YOUR GOAL: Copy out each line containing "that" from the entries below.

╭──

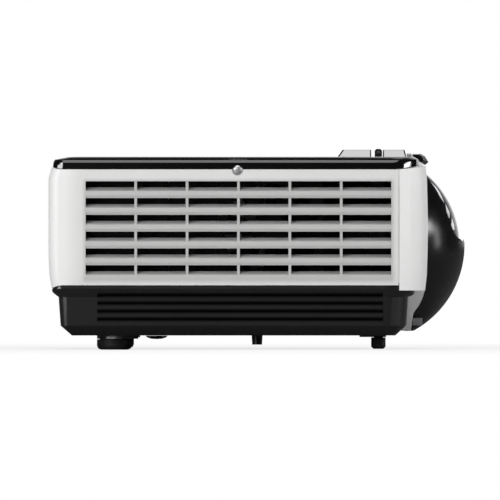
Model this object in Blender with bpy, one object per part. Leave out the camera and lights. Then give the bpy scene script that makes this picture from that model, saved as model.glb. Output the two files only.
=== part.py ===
"""Short throw projector as an assembly of separate pieces.

Metres. +X is the way the picture is thrown, +Y is away from the louvred side, +Z is up.
The origin is under the middle of the projector, on the surface that its feet stand on.
"""
import math

import bmesh
import bpy
from mathutils import Matrix, Vector

# Overall sizes
TOTAL_LENGTH = 0.2334
BODY_WIDTH = 0.2870
FOOT_HEIGHT = 0.0080
BASE_HEIGHT = 0.0281
BAND_HEIGHT = 0.0647
COVER_HEIGHT = 0.0072
DOME_PROUD = 0.0212

# Fits shared by the whole case
GAP = 0.0003
OVERRUN = 0.0010
WALL = 0.0024
BASE_WALL = 0.0026
REAR_CORNER = 0.0060
FRONT_CORNER = 0.0160

REAR_X = -TOTAL_LENGTH / 2
DOME_FRONT_X = TOTAL_LENGTH / 2
FRONT_X = DOME_FRONT_X - DOME_PROUD
NEAR_Y = -BODY_WIDTH / 2
FAR_Y = BODY_WIDTH / 2
BASE_Z = FOOT_HEIGHT
SEAM_LOW_Z = BASE_Z + BASE_HEIGHT
SEAM_HIGH_Z = SEAM_LOW_Z + BAND_HEIGHT
DECK_Z = SEAM_HIGH_Z + COVER_HEIGHT

# Lens axis and the dome around it
LENS_Y = -0.0450
LENS_RISE = 0.0225
LENS_Z = SEAM_LOW_Z + LENS_RISE
DOME_RADIUS = 0.0549
DOME_WALL = 0.0026
DOME_X = DOME_FRONT_X - DOME_RADIUS
LENS_CENTRE = (DOME_X, LENS_Y, LENS_Z)

WHITE = (0.71, 0.71, 0.70)
GLOSS_BLACK = (0.010, 0.010, 0.011)
SATIN_BLACK = (0.020, 0.020, 0.021)
RUBBER = (0.016, 0.016, 0.016)
STEEL = (0.56, 0.56, 0.57)
ALUMINIUM = (0.62, 0.63, 0.64)
GREY_PLASTIC = (0.16, 0.16, 0.17)
BOARD_GREEN = (0.020, 0.110, 0.050)
SENSOR_RED = (0.030, 0.004, 0.006)
LIGHT_GREY = (0.25, 0.27, 0.28)
TINTED_GLASS = (0.05, 0.05, 0.06)
LENS_GLASS = (0.10, 0.12, 0.16)
FILTER_GLASS = (0.30, 0.30, 0.34)


def clear_scene():
    for old in list(bpy.data.objects):
        bpy.data.objects.remove(old)


def face_outwards(bm):
    bmesh.ops.recalc_face_normals(bm, faces=bm.faces)
    if bm.calc_volume(signed=True) < 0:
        bmesh.ops.reverse_faces(bm, faces=bm.faces)


def solid(name, bm, colour, roughness, metallic=0.0, smooth_angle=math.radians(32)):
    """Turn a closed bmesh into a named object with its own finish."""
    bmesh.ops.remove_doubles(bm, verts=bm.verts, dist=GAP / 30)
    face_outwards(bm)
    mesh = bpy.data.meshes.new(name)
    bm.to_mesh(mesh)
    bm.free()
    mesh.shade_smooth()
    mesh.set_sharp_from_angle(angle=smooth_angle)
    piece = bpy.data.objects.new(name, mesh)
    bpy.context.scene.collection.objects.link(piece)
    finish = bpy.data.materials.new(name)
    finish.use_nodes = True
    shader = finish.node_tree.nodes["Principled BSDF"]
    shader.inputs["Base Color"].default_value = (*colour, 1.0)
    shader.inputs["Roughness"].default_value = roughness
    shader.inputs["Metallic"].default_value = metallic
    piece.data.materials.append(finish)
    return piece


def combine(piece, tool_bm, operation):
    """Join to, cut from or keep the common part of a piece and a second closed shape."""
    face_outwards(tool_bm)
    tool_mesh = bpy.data.meshes.new("tool")
    tool_bm.to_mesh(tool_mesh)
    tool_bm.free()
    tool = bpy.data.objects.new("tool", tool_mesh)
    bpy.context.scene.collection.objects.link(tool)
    modifier = piece.modifiers.new("shape", "BOOLEAN")
    modifier.operation = operation
    modifier.solver = "EXACT"
    modifier.object = tool
    bpy.context.view_layer.update()
    graph = bpy.context.evaluated_depsgraph_get()
    shaped = bpy.data.meshes.new_from_object(piece.evaluated_get(graph))
    shaped.name = piece.name
    piece.modifiers.remove(modifier)
    spent = piece.data
    piece.data = shaped
    bpy.data.meshes.remove(spent)
    bpy.data.objects.remove(tool)
    bpy.data.meshes.remove(tool_mesh)


def cut(piece, tool_bm):
    combine(piece, tool_bm, "DIFFERENCE")


def join(piece, tool_bm):
    combine(piece, tool_bm, "UNION")


def keep(piece, tool_bm):
    combine(piece, tool_bm, "INTERSECT")


def move_origin(piece, point):
    """Put a piece's own origin at a point, such as one on its joint's axis."""
    piece.data.transform(Matrix.Translation(-Vector(point)))
    piece.location = point


def fill_between(bm, rings, closed=False):
    """Skin a stack of point rings that all have the same count of points."""
    loops = [[bm.verts.new(point) for point in ring] for ring in rings]
    pairs = list(zip(loops, loops[1:]))
    if closed:
        pairs.append((loops[-1], loops[0]))
    else:
        bm.faces.new(loops[0][::-1])
        bm.faces.new(loops[-1])
    for lower, upper in pairs:
        for i in range(len(lower)):
            bm.faces.new((lower[i - 1], lower[i], upper[i], upper[i - 1]))
    return bm


def place(axis, across, up, along):
    """A point of an outline drawn square to an axis, at a distance along it."""
    if axis == "X":
        return (along, across, up)
    if axis == "Y":
        return (across, along, up)
    return (across, up, along)


def prism(outline, axis, start, end, bm=None):
    """An outline pushed straight along an axis."""
    if bm is None:
        bm = bmesh.new()
    rings = [[place(axis, a, b, along) for a, b in outline] for along in (start, end)]
    return fill_between(bm, rings)


def box(low, high, bm=None):
    outline = ((low[0], low[1]), (high[0], low[1]), (high[0], high[1]), (low[0], high[1]))
    return prism(outline, "Z", low[2], high[2], bm)


def arc(centre, radius, start, end, steps):
    """Points on an arc; angles in turns of the full circle."""
    points = []
    for step in range(steps + 1):
        angle = 2 * math.pi * (start + (end - start) * step / steps)
        points.append((centre[0] + radius * math.cos(angle), centre[1] + radius * math.sin(angle)))
    return points


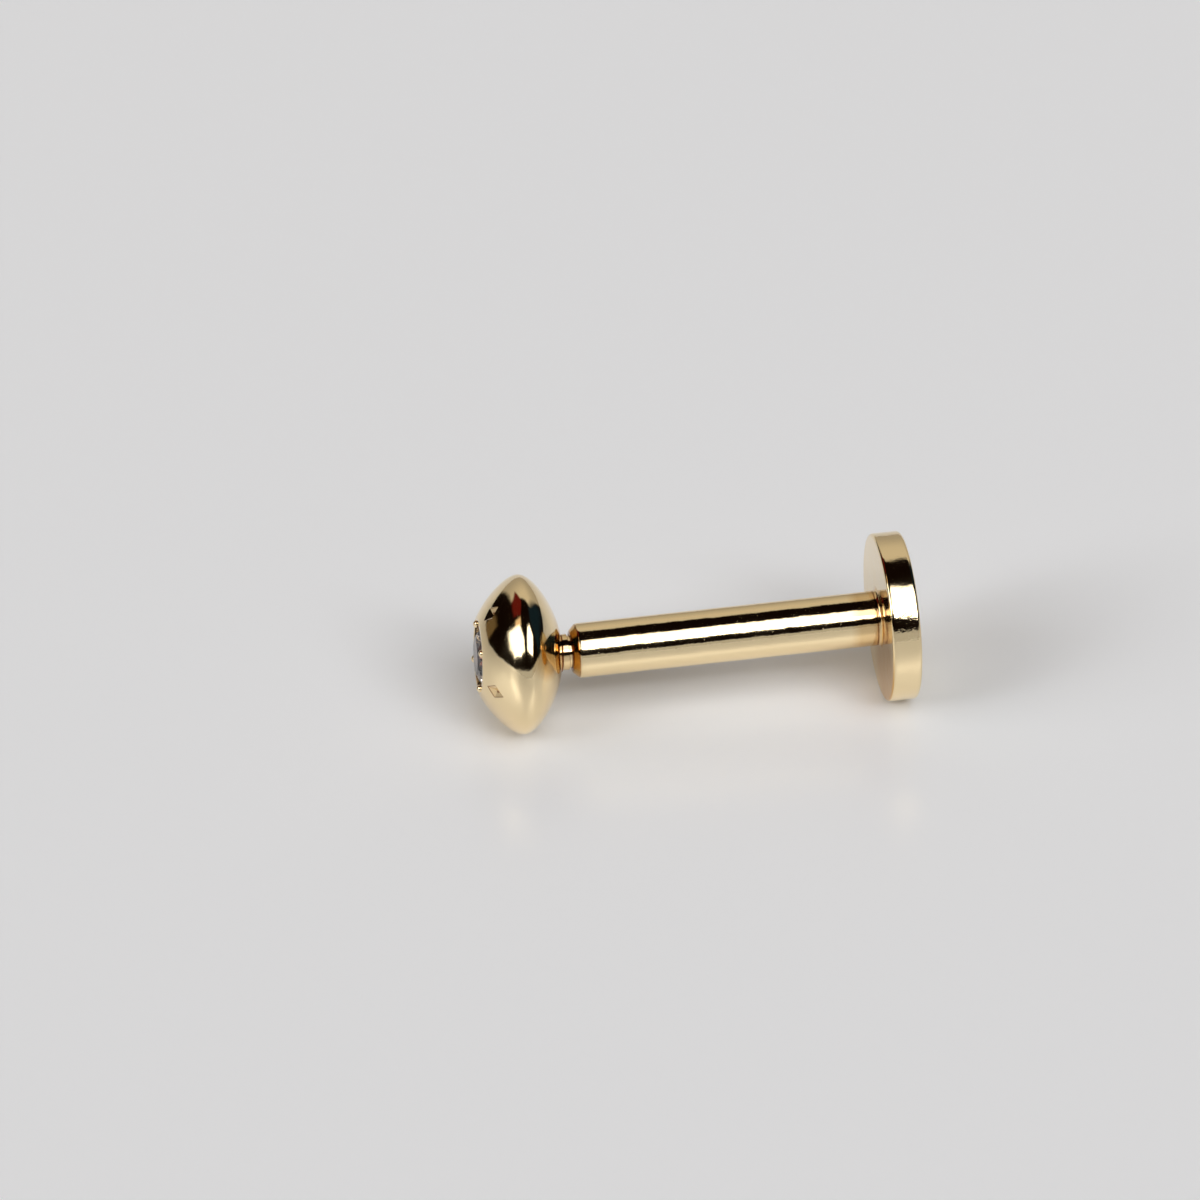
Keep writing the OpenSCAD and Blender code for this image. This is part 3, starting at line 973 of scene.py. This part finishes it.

╰──

RESPONSE TO THIS EXERCISE:
Model this object in Blender with bpy, one object per part. Leave out the camera and lights. Then give the bpy scene script that makes this picture from that model, saved as model.glb. Output the two files only.
The origin is under the middle of the projector, on the surface that its feet stand on.
    """Skin a stack of point rings that all have the same count of points."""